N'arrête-t-on pas en tous lieux toutes les jeunes filles, pour pouvoir dire au premier venu : "En voilà encore une que j'ai possédée ?" Et cela pour en avoir toujours quelqu'une à montrer au doigt, pour que chaque femme signalée de la sorte devienne la fable de la ville. Mais c'est peu, il est des hommes qui inventent des histoires qu'ils désavoueraient si elles étaient vraies : à les entendre, il n'est point de femme qui leur ait résisté. S'ils ne peuvent toucher à leur personne, ils peuvent du moins attaquer leur honneur ; et, quoique le corps soit resté chaste, la réputation est flétrie. Va maintenant, odieux gardien, ferme la porte sur ta maîtresse ; renferme-la sous cent verrous. Que servent ces précautions en présence du diffamateur qui se targue menteusement de faveurs qu'il n'a pu obtenir ? Pour nous, ne parlons qu'avec réserve de nos amours réels, et tenons nos plaisirs secrets cachés sous un voile impénétrable.
Ovide aborde ici un nouvel aspect de son « code moral » des amants : le lien étroit entre amour et secret, lien qui sera également établi dans l'éthique courtoise médiévale, encore une fois fidèle à son modèle latin.
Il s'attaque à l'une de ses cibles favorites : le custos, le gardien préposé par le mari à la garde de sa femme (un esclave eunuque pour ce que j'en sais) : il a déjà souvent dénoncé, aussi bien dans Les amours que dans L'art d'aimer, le caractère odieux de cet usage, mais il en montre dans ce passage toute l'inutilité. Jouant sur l'idée qu'une fausse faveur publiée est bien pire qu'une vraie faveur tue, il sous-entend la supériorité morale de l'amant tel qu'il le conçoit ; il fait de l'amant adultère quelqu'un qui respecte la pudor, essentielle chez les Romains et qui ne leur semblait pas conciliable avec l'adultère (impliquant une citoyenne !). C'est encore une fois une vision révolutionnaire et progressiste, qui s'appuie encore une fois sur un sophisme.
La relation aux femmes ne doit pas être un simple aliment de la relation des hommes entre eux : elle n'est plus le moyen de construire une image valorisante et virile (fondée sur la dévalorisation de la femme : éternel double standard !), ni de créer une complicité entre hommes, elle vaut en soi. C'est sans doute là l'un des passages les plus « féministes » de L'art d'aimer. Je trouve en outre cette critique de la diffamation sexuelle très fine et très actuelle, même dans nos sociétés occidentales modernes, où la réputation des femmes est un moindre enjeu.

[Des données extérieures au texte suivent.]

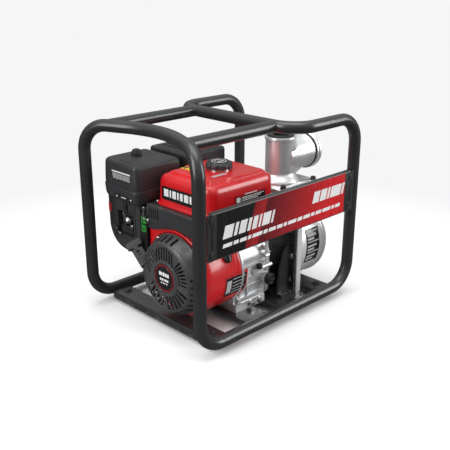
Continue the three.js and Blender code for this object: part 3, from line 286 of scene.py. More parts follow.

L'égalité dans la jouissance

Pour qu'il [le plaisir sexuel] soit vraiment agréable, il faut que la femme et l'homme y prennent part également. Je hais les étreintes qui ne comblent pas les deux amants (...). Je hais la femme qui se livre parce qu'elle doit se livrer, et qui, n'éprouvant rien, songe à son tricot. Le plaisir qu'on m'accorde par devoir ne m'est pas agréable ; je ne veux pas de devoir chez une femme. Je veux entendre des paroles avouant la joie qu'elle éprouve ; qu'elle me demande d'aller moins vite et de me retenir. Que je voie les yeux vaincus d'une maîtresse qui se pâme et qui, abattue, ne veut plus, de longtemps, qu'on la touche.

Si tu veux m'en croire, ne te hâte pas trop d'atteindre le terme du plaisir ; mais sache, par d'habiles retards, y arriver doucement. Lorsque tu auras trouvé la place la plus sensible, qu'une sotte pudeur ne vienne pas arrêter ta main. Tu verras alors ses yeux briller d'une tremblante clarté, semblable aux rayons du soleil reflétés par le miroir des ondes. Puis viendront les plaintes mêlées d'un tendre murmure, les doux gémissements, et ses paroles, agaçantes qui stimulent l'amour. Mais, pilote maladroit, ne vas pas, déployant trop de voiles, laisser la maîtresse en arrière ; ne souffre pas non plus qu'elle te devance : voguez de concert vers le port. La volupté est au comble lorsque, vaincus par elle, l'amante et l'amant succombent en même temps. Telle doit être la règle de ta conduite, lorsque rien ne te presse et que la crainte ne te force pas d'accélérer tes plaisirs furtifs. Mais, si les retards ne sont pas sans danger, alors, penché sur les avirons, rame de toutes tes forces, et presse de l'éperon les flancs de ton coursier.